In This Review

All Necessary Measures? The United Nations and International Intervention in Libya
All Necessary Measures? The United Nations and International Intervention in Libya
By Ian Martin
Hurst, 2022, 224 pp.

Martin, a UN Special Representative to Libya from 2011 to 2012, has produced a judicious, thoughtful analysis of international involvement in Libya during and immediately after the 2011 uprising against Libyan President Muammar al-Qaddafi in Libya. This book combines the perspective of an insider with the acuity of a seasoned practitioner and analyst. Martin painstakingly weighs the pros and cons of the NATO intervention in 2011, concluding that “a smooth path to a modern democratic state” was not possible.

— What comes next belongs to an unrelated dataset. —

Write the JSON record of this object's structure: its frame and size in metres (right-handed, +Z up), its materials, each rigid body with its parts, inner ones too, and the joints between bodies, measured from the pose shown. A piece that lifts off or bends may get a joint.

At the same time, he argues that outside powers must bear much of the blame for the country’s collapse into civil war: the United States advocated for and supported the NATO operation but refused to take responsibility for it; European countries worked at cross-purposes; and the UN was hamstrung by coordination challenges. Martin acknowledges but plays down one of the most destructive features of the international involvement: within days of the imposition of an international arms embargo on Libya, at least half a dozen countries began sending arms and military personnel to aid an uprising they did not understand. This support continued long after Tripoli fell and contributed mightily to the country’s plunge into civil war.